GM: Dither is a great example of everybody in the band getting great guitar tone no matter what music you’re playing. You all seem in command of the sound of your instruments and it’s always very musical and listenable within the entire range of what you’re doing. For me, music starts with the emotion of sound. Classical music insists that the players are capable of good tone production. If you play violin in a symphony orchestra, you’re supposed to be able to make a “good” tone. I realize that, when it comes to electric guitar tone, there’s a wide variety of what might be considered “good.” Still, I feel that, as with pornography, most guitarists know bad tone when they hear it. I hear it in some modern, electric, classical music, where they might as well be playing an acoustic guitar with a pickup on it, and not even in the good sense. There’s no recognition that this instrument can create a certain an emotive sound of its own. I was wondering your thoughts about that?

Taylor Levine: There’s certainly a thing where people saying, “I play a guitar, so that means I can play any of them.” There’s a phenomenon where the classically trained guitarist picks up an electric. It’s a very different thing. It’s as if you’re a classical percussionist trying to play a drum set or vice versa. You could have an electric player playing a classical guitar or maybe drummers playing a bunch of percussion and you’re  going to get a different thing out of it. I think when you’re expecting something from the electric guitar and you  have the history in your head, it can be  jarring or strange.

GM: For me it’s whether it’s getting the job done of conveying the emotion that the music is trying to convey. If you had a violinist in an orchestra who didn’t have good tone, everybody would know it wasn’t serving the music properly.

Taylor Levine: Don’t get me wrong, I have strong opinions about sounds I like. There’s lots of guitar I hear I don’t like and a lot I love. But I try to keep it in mind that these are my thoughts on it and not get all bent out of shape when I hear the thing you’re describing.
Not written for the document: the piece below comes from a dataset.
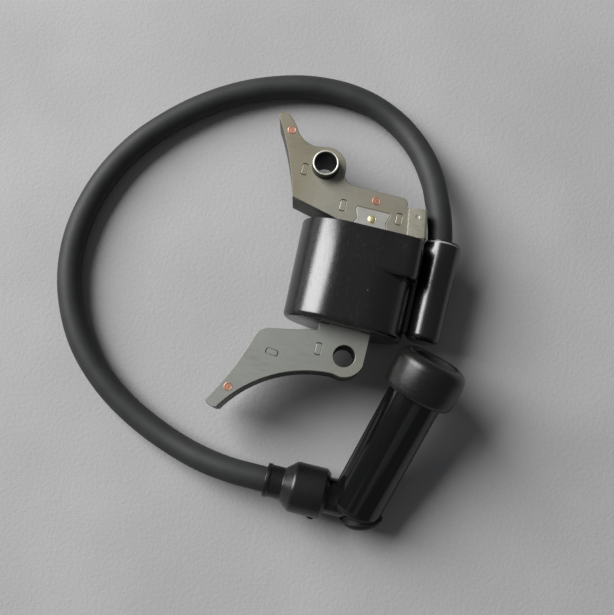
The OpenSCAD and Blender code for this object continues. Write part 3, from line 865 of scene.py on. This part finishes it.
def case_body():
    """The case's round-ended block, closed at the bottom and slightly broken at the mouth."""
    rings = [stadium(m, y) for y, m in rim_levels(CASE_BOTTOM, CASE_RIM, 8)]
    rings.append(stadium(0, CASE_BOTTOM + 2 * CASE_RIM))
    rings.append(stadium(0, CASE_MOUTH - 0.4))
    rings.append(stadium(0.12, CASE_MOUTH - 0.12))
    rings.append(stadium(0.4, CASE_MOUTH))
    return solid(*loft(rings), "case")


def tower_body():
    """The lead tower: a rounded foot and a rim band that make_case paints pale as a highlight."""
    foot = [(TOWER_FOOT_RADIUS - m, h) for h, m in rim_levels(TOWER_BOTTOM, 2.0, 10)]
    rim = [(TOWER_RADIUS, TOWER_TOP - RIM_HIGHLIGHT_BAND - 0.05), (TOWER_RADIUS, TOWER_TOP - 0.15),
           (TOWER_RADIUS - 0.15, TOWER_TOP)]
    return lathe_solid([(0, TOWER_BOTTOM)] + foot + rim + [(0, TOWER_TOP)], TOWER_FRAME)


def tower_bore():
    """What the tower leaves open: the lead's bore and the grommet's seat."""
    seat, above = TOWER_TOP - GROMMET_DEPTH, TOWER_TOP + 2
    return lathe_solid([(0, TOWER_BORE_START), (LEAD_BORE, TOWER_BORE_START), (LEAD_BORE, seat),
                        (GROMMET_RADIUS, seat), (GROMMET_RADIUS, above), (0, above)],
                       TOWER_FRAME)


def make_case():
    """Glossy case with its shoulder, the web and the lead tower, open at its mouth."""
    shoulder = solid(*loft([shoulder_ring(m, y) for y, m in rim_levels(SHOULDER_Y, 1.5)]
                           + [shoulder_ring(0.4, CASE_MOUTH)]))
    web = solid(*loft(box_rings((CASE_RIGHT - 4, TOWER_BOTTOM + 1.5, AXIS_Z - WEB_THICKNESS / 2),
                                (TOWER_X, CASE_MOUTH, AXIS_Z + WEB_THICKNESS / 2), 0.4, 0.6, 3)))
    cavity = solid(*loft([stadium(CASE_WALL, y, CASE_LEAN)
                          for y in (CASE_BOTTOM + CASE_WALL, CASE_MOUTH + 2)]))
    limb_slot = box_solid((LIMB_X - LIMB_WIDTH / 2, CASE_BOTTOM - 1, CORE_BOTTOM),
                          (LIMB_X + LIMB_WIDTH / 2, CASE_BOTTOM + 3, CORE_TOP))
    case = combine(case_body(), [shoulder, tower_body(), web],
                   [cavity, limb_slot, tower_bore()])
    case.name = "case_moulding"
    dress(case, "case_plastic", "painted_highlight_rim")
    # Painted highlight: the tower's rim band takes the pale look.
    for face, spot in faces_along(case, TOWER_FRAME):
        if spot.z > TOWER_TOP - RIM_HIGHLIGHT_BAND and spot.xy.length < TOWER_RADIUS + 0.1:
            face.material_index = 1
    shade(case, 30)
    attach(case, COIL)
    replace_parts(case, "coil_case")
    soften(case, 0.3, angle=40)


make_case()


# ---- Small metal pieces on the core ---------------------------------------------------

def ring_piece(name, profile, place, body, slot, steps=96):
    """A turned piece from a closed profile of (radius, height) that stays off the axis."""
    verts, faces = lathe(profile + [profile[0]], steps)
    made = piece(name, verts, faces, body, slot)
    made.data.transform(place)
    return made


def turned(points, radii, steps=6):
    """Profile of (radius, height) with an arc at each corner."""
    return [tuple(p) for p in rounded(points, radii, steps, closed=True)]


def make_sleeve():
    """Sleeve with a bright rolled rim; its walls inside and out are painted dark as shade."""
    outer = SLEEVE_RADIUS + SLEEVE_WALL
    profile = turned([(SLEEVE_RADIUS, CORE_BOTTOM), (outer, CORE_BOTTOM),
                      (outer, CORE_TOP + SLEEVE_PROUD), (SLEEVE_RADIUS, CORE_TOP + SLEEVE_PROUD)],
                     [0.1, 0.1, 0.22, 0.22])
    place = Matrix.Translation((SLEEVE_CENTRE[0] * MM, SLEEVE_CENTRE[1] * MM, 0))
    sleeve = ring_piece("sleeve", profile, place, COIL, "plated_steel")
    dress(sleeve, "plated_steel", "painted_shade_sleeve_wall")
    # Painted shade: the walls take the dark look, the rim stays bright.
    for face in sleeve.data.polygons:
        if abs(face.normal.z) < 0.35:
            face.material_index = 1
    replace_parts(sleeve, "mounting_sleeve")


def make_rivets(node, centres, dome, slot):
    """Rivets whose upset heads stand a little proud, each inside a pressed ring."""
    head = [(1.26, 0.0), (1.24, 0.06), (1.12, 0.09), (1.06, 0.06), (1.0, 0.12), (0.82, dome * 0.75),
            (0.5, dome * 0.95), (0, dome)]
    lower = [(r, CORE_BOTTOM - h) for r, h in reversed(head)]
    profile = lower + [(r, CORE_TOP + h) for r, h in head]
    verts, faces = [], []
    for x, y in centres:
        more, links = lathe(profile, 48)
        faces += [tuple(k + len(verts) for k in face) for face in links]
        verts += [(x + v[0], y + v[1], v[2]) for v in more]
    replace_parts(piece(node + "_heads", verts, faces, COIL, slot), node)


def make_ground_clip():
    """Sheet folded round the arm's leaning end, with a dimple pressed into its top."""
    sheet, left, right = 0.5, -CLIP_LENGTH, 0.0
    outer = rounded([(left, CORE_TOP + sheet), (right + sheet, CORE_TOP + sheet),
                     (right + sheet, CORE_BOTTOM - sheet), (left, CORE_BOTTOM - sheet)],
                    [0, 0.8, 0.8, 0])
    inner = rounded([(left, CORE_BOTTOM), (right, CORE_BOTTOM), (right, CORE_TOP), (left, CORE_TOP)],
                    [0, 0.3, 0.3, 0])
    clip = solid(*loft([[(p.x, y, p.y) for p in outer + inner]
                        for y in (CLIP_FRONT, CLIP_BACK)]), "clip")
    dimple = lathe_solid([(0, -0.1), (0.35, -0.09), (0.6, -0.05), (0.7, 0.05), (0.7, 1), (0, 1)],
                         Matrix.Translation((-2.5 * MM, 7 * MM, (CORE_TOP + sheet) * MM)), 32)
    clip = combine(clip, cut=[dimple])
    clip.data.transform(Matrix.Translation((ARM_END[0] * MM, ARM_END[1] * MM, 0))
                        @ Matrix.Rotation(CLIP_TURN, 4, "Z"))
    dress(clip, "clip_plating")
    shade(clip, 30)
    soften(clip, 0.2)
    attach(clip, COIL)
    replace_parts(clip, "ground_clip")


make_sleeve()
make_rivets("limb_rivet", [LIMB_RIVET], LIMB_RIVET_DOME, "brass")
make_rivets("core_rivets", CORE_RIVETS, CORE_RIVET_DOME, "coppered_rivet")
make_ground_clip()


# ---- Grommet and plug cap -------------------------------------------------------------

def make_grommet():
    """Rubber ring in the tower's mouth, with a flange that stands on the rim."""
    seat, top = TOWER_TOP - GROMMET_DEPTH, TOWER_TOP + GROMMET_PROUD
    profile = turned([(LEAD_RADIUS, seat), (GROMMET_RADIUS, seat), (GROMMET_RADIUS, TOWER_TOP),
                      (GROMMET_FLANGE, TOWER_TOP), (GROMMET_FLANGE, top), (LEAD_RADIUS, top)],
                     [0, 0.3, 0, 0.1, 0.3, 0.2])
    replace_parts(ring_piece("grommet", profile, TOWER_FRAME, COIL, "seal_rubber"), "lead_grommet")


def make_boot():
    """Rubber boot: a ribbed cuff on the lead, a short cone and a barrel, with a side lug."""
    fit = LEAD_RADIUS + 0.05
    profile = turned([(fit, BOOT_START), (BOOT_CUFF_RADIUS, BOOT_START),
                      (BOOT_CUFF_RADIUS + 0.1, BOOT_START + 1.1),
                      (BOOT_WAIST_RADIUS, BOOT_START + 1.5), (BOOT_WAIST_RADIUS, BOOT_CONE),
                      (BOOT_RADIUS, BOOT_CONE + 3.2), (BOOT_RADIUS, BOOT_END - 1.2),
                      (BOOT_RADIUS - 1, BOOT_END), (NECK_RADIUS, BOOT_END),
                      (NECK_RADIUS, NECK_START), (fit, NECK_START)],
                     [0.2, 0.3, 0.2, 0.2, 0.3, 1.6, 0.5, 0.3, 0, 0, 0], 10)
    boot = ring_piece("boot", profile, LEAD_FRAME, CAP, "boot_rubber")
    lug = lathe_solid(turned([(0, -LUG_HALF), (LUG_RADIUS, -LUG_HALF), (LUG_RADIUS, LUG_HALF),
                              (0, LUG_HALF)], [0, 0.4, 0.4, 0]),
                      Matrix.Translation(Vector(LUG_CENTRE) * MM), 32)
    boot = combine(boot, [lug])
    dress(boot, "boot_rubber")
    shade(boot, 35)
    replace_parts(boot, "cable_boot")
    return boot


def heel_profile():
    """Profile of the elbow's heel: a post, a lip near its end and a low dome."""
    lip = [(HEEL_RADIUS, HEEL_LIP - 0.5), (HEEL_RADIUS + 0.15, HEEL_LIP - 0.15),
           (HEEL_LIP_RADIUS - 0.1, HEEL_LIP), (HEEL_LIP_RADIUS, HEEL_LIP + 0.2),
           (HEEL_LIP_RADIUS, HEEL_LIP_TOP - 0.2), (HEEL_LIP_RADIUS - 0.15, HEEL_LIP_TOP)]
    rise = HEEL_END - HEEL_LIP_TOP
    dome = [(HEEL_RADIUS * math.cos(a), HEEL_LIP_TOP + rise * math.sin(a))
            for a in (math.pi / 2 * k / 10 for k in range(10))]
    return [(0, 0), (HEEL_RADIUS, 0)] + lip + dome + [(0, HEEL_END)]


def tube_profile():
    """Profile of the cap's tube, round at its back and slightly broken at its mouth."""
    back = [(TUBE_RADIUS - m, h) for h, m in rim_levels(TUBE_START, 1.8, 8)]
    mouth = [(TUBE_RADIUS, TUBE_END - 0.4), (TUBE_RADIUS - 0.4, TUBE_END)]
    return [(0, TUBE_START)] + back + mouth + [(0, TUBE_END)]


def cap_bore():
    """What the tube leaves open: the resistor's chamber, the socket's and the plug's well."""
    above = TUBE_END + 6
    return [(0, CHAMBER_START), (CHAMBER_RADIUS, CHAMBER_START), (CHAMBER_RADIUS, SOCKET_BASE),
            (SOCKET_CHAMBER_RADIUS, SOCKET_BASE), (SOCKET_CHAMBER_RADIUS, WELL_START),
            (WELL_RADIUS, WELL_START), (WELL_RADIUS, above), (0, above)]


def lead_bore():
    """What the neck leaves open: the lead's end and the screw it is turned onto."""
    start, end, stop = NECK_START - 1, LEAD_END + 0.2, ELBOW.x - 1
    radius = LEAD_RADIUS + 0.1
    return [(0, start), (radius, start), (radius, end), (SCREW_HOLE, end), (SCREW_HOLE, stop),
            (0, stop)]


def make_cap_shell():
    """Moulded elbow: tube, neck and lipped heel, with a parting line along the tube."""
    neck = [(0, NECK_START), (NECK_RADIUS, NECK_START), (NECK_RADIUS, ELBOW.x), (0, ELBOW.x)]
    seam_reach = TUBE_RADIUS + SEAM_PROUD
    seam = box_solid((-seam_reach, -SEAM_HALF, 0), (seam_reach, SEAM_HALF, COLLAR_BACK - 0.5))
    seam.data.transform(TUBE_FRAME)
    shell = combine(lathe_solid(tube_profile(), TUBE_FRAME, 128),
                    [lathe_solid(neck, LEAD_FRAME), lathe_solid(heel_profile(), HEEL_FRAME), seam],
                    [lathe_solid(cap_bore(), TUBE_FRAME, 64),
                     lathe_solid(lead_bore(), LEAD_FRAME, 64)])
    shell.name = "cap_moulding"
    dress(shell, "cap_plastic", "painted_shade_cavity", "heel_plastic")
    # Painted shade: the chambers inside the tube take the near-black cavity look.
    for face, spot in faces_along(shell, TUBE_FRAME):
        if 0 < spot.z < TUBE_END - 0.5 and spot.xy.length < WELL_RADIUS + 0.1:
            face.material_index = 1
        elif spot.z < -0.8 and spot.x > -7:
            face.material_index = 2
    shade(shell, 35)
    soften(shell, 0.45, angle=40)
    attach(shell, CAP)
    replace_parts(shell, "cap_shell")
    return shell


def make_collar():
    """Rubber collar with a round shoulder and a rolled lip about a wide mouth."""
    profile = turned([(TUBE_RADIUS, COLLAR_BACK), (COLLAR_RADIUS - 0.3, COLLAR_BACK + 0.3),
                      (COLLAR_RADIUS, COLLAR_BACK + 4), (COLLAR_RADIUS - 0.1, COLLAR_MOUTH),
                      (COLLAR_LIP, COLLAR_MOUTH - 0.3), (COLLAR_LIP, TUBE_END), (TUBE_RADIUS, TUBE_END)],
                     [0.2, 1.9, 0, 3.3, 0.8, 0, 0], 10)
    collar = ring_piece("collar", profile, TUBE_FRAME, CAP, "seal_rubber", 128)
    dress(collar, "seal_rubber", "painted_shade_cavity")
    # Painted shade: the collar's faces inside its lip take the near-black cavity look.
    for face, spot in faces_along(collar, TUBE_FRAME):
        if spot.xy.length < COLLAR_LIP + 0.1 and spot.z < COLLAR_MOUTH - 0.5:
            face.material_index = 1
    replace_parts(collar, "seal_collar")
    return collar


make_grommet()
boot = make_boot()
shell = make_cap_shell()
collar = make_collar()


# ---- Pieces that keep their CAD shape -------------------------------------------------

def dress_cad():
    """Gives the CAD nodes that stay their materials."""
    for part in frame["record"]["subparts"]:
        dress(nodes[part["node"]], part["material_slot"])


dress_cad()


# ---- Floor and light ------------------------------------------------------------------

def add_floor():
    """A wide pale surface with a very slight nap."""
    look = Look("floor_cloth", Specular_IOR_Level=0.1)
    cloud = look.noise(0.02, 3, 0.5)
    nap = look.noise(0.8, 4, 0.7)
    look.colour(look.mix(look.ramp(cloud, 0.3, 0.7), (0.322, 0.319, 0.322), (0.355, 0.352, 0.355)))
    look.roughness(look.ramp(nap, 0.3, 0.7, 0.85, 0.95))
    look.bump((nap, 0.15))
    mesh = bpy.data.meshes.new("floor")
    reach = 3.0
    mesh.from_pydata([(-reach, -reach, 0), (reach, -reach, 0), (reach, reach, 0), (-reach, reach, 0)],
                     [], [(0, 1, 2, 3)])
    floor = bpy.data.objects.new("floor", mesh)
    bpy.context.scene.collection.objects.link(floor)
    mesh.materials.append(look.material)


def add_window(place, size, energy):
    """A large area light aimed at the middle of the case."""
    data = bpy.data.lights.new("window", "AREA")
    data.shape = "RECTANGLE"
    data.size, data.size_y = size[0] * MM, size[1] * MM
    data.energy = energy
    light = bpy.data.objects.new("window", data)
    bpy.context.scene.collection.objects.link(light)
    light.location = Vector(place) * MM
    toward = (Vector((0, 0, AXIS_Z)) - Vector(place)).normalized()
    light.rotation_mode = "QUATERNION"
    light.rotation_quaternion = toward.to_track_quat("-Z", "Y")


def add_world():
    """A dim, slightly blue fill from all sides."""
    world = bpy.data.worlds.new("studio")
    world.use_nodes = True
    back = world.node_tree.nodes["Background"]
    back.inputs["Color"].default_value = (0.95, 0.97, 1.0, 1)
    back.inputs["Strength"].default_value = 0.14
    bpy.context.scene.world = world


add_floor()
add_world()
add_window(place=(-1260, 450, 990), size=(1200, 1290), energy=62.0)

bpy.context.scene.view_settings.view_transform = "Standard"

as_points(lead_path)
When I was in undergrad, I had the experience of being a classical guitarist at the time struggling with being told, “Your sound is too bright or it sounds like too much like this, you don’t want to do that.” And, “I can hear some fret noise when you are moving your hand.” These are the sounds I was fascinated with at the time. I was having difficulty  coming to terms with why I wasn’t able to use these sounds. Especially when going out at night and hearing live music of other guitar players that were freely able to use all these sounds. I would go back to school and it was like they were sweeping all the exciting stuff under the rug. I noticed tension in myself basically between these different worlds.

GM: That helps explain how you ended up where you did.

Taylor Levine: Yes. At the time I was wrestling with how do I come to terms with this classical thing that’s taught me so much about the instrument and then get back to a feeling of freedom with the instrument and being able to use things like scratching on the strings and those “not good sound.”

GM: I’m less concerned with defining a canon of good electric guitar tone, than the attention to tone. In other words, how carefully do you work out which tone each of you will use on a specific piece. You indicated that you leave it up to each other, but I’m curious in what sense you’re all aware of that—how the tones are blending, and how they’re working together.

Taylor Levine: We have a natural intuition at this point. We can sit down and  make it work sonically speaking. The four of us play well together. We can sit in a room and make it work with whatever amps and weird guitars we may have on tour. If you have a sound in your head, you’re going to get it out on the instrument. I think there’s a lot of truth to the idea that musicians will sound however they sound, pretty much no matter what they’re playing on. There are differences, of course, between all this equipment and instruments and lovely variations in them all.